The crucial insight is this: when a model's "accuracy" is measured against a biased history, enforcing fairness isn't a compromise—it's a correction. This reframes fairness not as a cost, but as a prerequisite for building a genuinely accurate model. Once we can identify and measure unfairness, we can develop strategies to fix it.

4.0 How Do We Make AI Fairer? An Overview of Strategies

Since bias can enter at different stages—in the data, during training, or in the final output—the strategies for mitigation mirror these stages. Data scientists have developed a toolkit of methods to mitigate bias in machine learning models, which fall into three main categories.

Pre-processing: Modifying the training data before the model is built to remove or reduce underlying biases.
In-processing: Incorporating fairness constraints directly into the model's training process and mathematical objective (loss) function.
Post-processing: Adjusting the model's predictions after it has been trained, without changing the underlying model itself.

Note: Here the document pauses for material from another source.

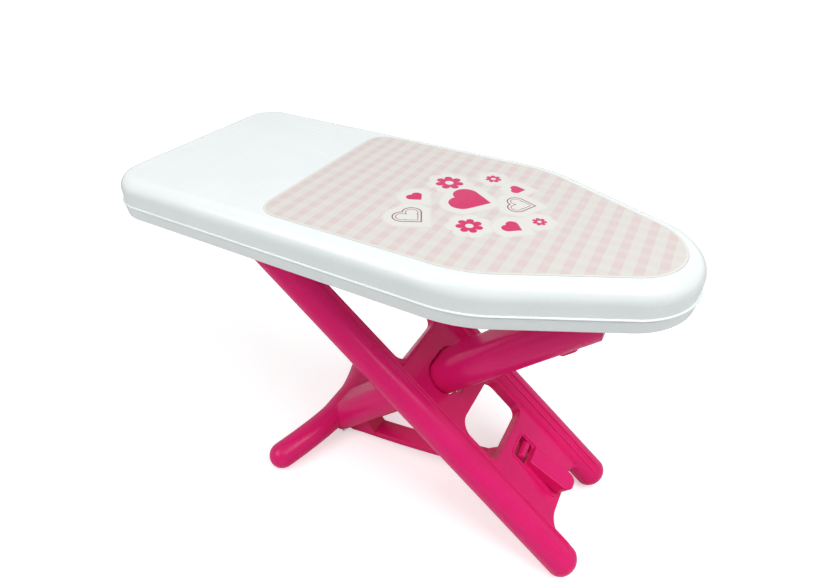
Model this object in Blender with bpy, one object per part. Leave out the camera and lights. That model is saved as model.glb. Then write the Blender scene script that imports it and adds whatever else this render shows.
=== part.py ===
"""Toy ironing board on two crossed legs, modelled piece by piece in metres, +Z up.

X runs from the square heel of the board to its nose, Y across it. The origin is on the
floor, under the middle of the board.
"""
import math

import bmesh
import bpy
from mathutils import Matrix, Vector

# Clearances, and how far a cutter runs past what it cuts
SEAT_GAP = 0.0003
SOCKET_GAP = 0.0005
SLIDE_GAP = 0.0016
OVERRUN = 0.010

# Board in plan
BOARD_LENGTH = 0.480
BOARD_WIDTH = 0.220
NOSE_RADIUS = 0.0636
NOSE_TAPER = math.radians(26.5)
SHOULDER_RADIUS = 0.106
HEEL_RADIUS = 0.035
HEEL_STEPS = 8
SHOULDER_STEPS = 6
NOSE_STEPS = 22

# Board in height, and the walls of its two shells
BOARD_UNDERSIDE = 0.2971
BOARD_THICKNESS = 0.0359
PARTING_HEIGHT = 0.0115
SHELL_WALL = 0.0025
TOP_EDGE_RADIUS = 0.0130
TOP_EDGE_STEPS = 6
EDGE_RIM_STEP = 0.0015
EDGE_RIM_HEIGHT = 0.0014
EDGE_RIM_ROUND = 0.0007
SKIRT_STEP = 0.0006
SKIRT_TAPER = 0.0012
SKIRT_EDGE_RADIUS = 0.0015
SKIRT_EDGE_STEPS = 3
LIP_HEIGHT = 0.0030
LIP_WALL = 0.0020

# Cover sheet in its recess
SHEET_MARGIN = 0.0165
SHEET_HEEL_X = -0.0820
SHEET_HEEL_RADIUS = 0.020
SHEET_THICKNESS = 0.0006
RECESS_DEPTH = 0.0006

# Screws that hold the shells together, placed by shares of the board's length and width
BOARD_SCREW_SHARES = ((-0.43, 0.36), (-0.14, 0.38), (0.15, 0.38), (0.37, 0.20))
SCREW_SHANK_RADIUS = 0.0016
SCREW_HEAD_RADIUS = 0.0036
SCREW_HEAD_HEIGHT = 0.0022
BOARD_SCREW_LENGTH = 0.0130
WELL_RADIUS = 0.0044
WELL_DEPTH = 0.0030
WELL_FLOOR = 0.0025
WELL_WALL = 0.0022
BOSS_RADIUS = 0.0050
PILOT_GAP = 0.0004
PILOT_SPARE = 0.0020
SCREW_SIDES = 12
BOSS_SIDES = 16

# Wide leg: two rails joined by a web, at a slant that rises towards the heel
RAIL_RADIUS = 0.0150
RAIL_FLARE = 0.0009
RAIL_END_DEPTH = 0.0141
RAIL_WALL = 0.0026
RAIL_SPREAD = 0.0570
RAIL_FOOT_X = 0.2065
RAIL_SLANT = math.radians(39.0)
RAIL_SIDES = 32
END_STEPS = 5
FOOT_FLAT = 0.0010
WEB_TOP = 0.0065
WEB_UNDER = 0.0060
WEB_END = 0.2440
WEB_FILLET = 0.0110
WEB_ARCH_CROWN = 0.0294
WEB_ARCH_HALF_WIDTH = 0.0445
WEB_ARCH_CORNER = 0.0195
BEAD_RADIUS = 0.0013
BEAD_START = 0.0200
BEAD_OFFSET = 0.0437
BEAD_HEIGHT = 0.0077
PEG_LENGTH = 0.0240
PEG_WIDTH = 0.0150
PEG_HEIGHT = 0.0070
COLLAR_WALL = 0.0022
COLLAR_HEIGHT = 0.0080
VENT_RADIUS = 0.0025

# Cut-outs of the web, by their distance up the leg from the rails' foot
WINDOW_START = 0.1105
WINDOW_END = 0.1615
WINDOW_HALF_WIDTH = 0.0383
WINDOW_UPPER_RADIUS = 0.0150
WINDOW_LOWER_RADIUS = 0.0090
SLOT_START = 0.0815
SLOT_END = 0.0980
SLOT_HALF_WIDTH = 0.0125
SLOT_CORNER_RADIUS = 0.0030
CORNER_STEPS = 5
ARCH_STEPS = 8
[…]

5.0 Conclusion: Your Key Takeaways

Understanding and measuring fairness is a foundational step toward building more responsible AI. As you continue your learning journey, keep these critical points in mind.

Fairness Has Many Definitions: There isn't one single way to measure fairness. The three main criteria—Independence, Separation, and Sufficiency—answer different questions about what it means for a model to be equitable.
The Fairness-Accuracy Trade-off is Not a Given: The idea that you must sacrifice accuracy for fairness is often an illusion caused by biased data. A truly fair model may also be a more accurate one.
Mitigation is Possible: AI bias is not an unsolvable problem. Practitioners can use a variety of pre-processing, in-processing, and post-processing techniques to build fairer systems.

Asking critical questions about how fairness is defined, measured, and implemented is essential for creating AI that serves everyone justly and effectively.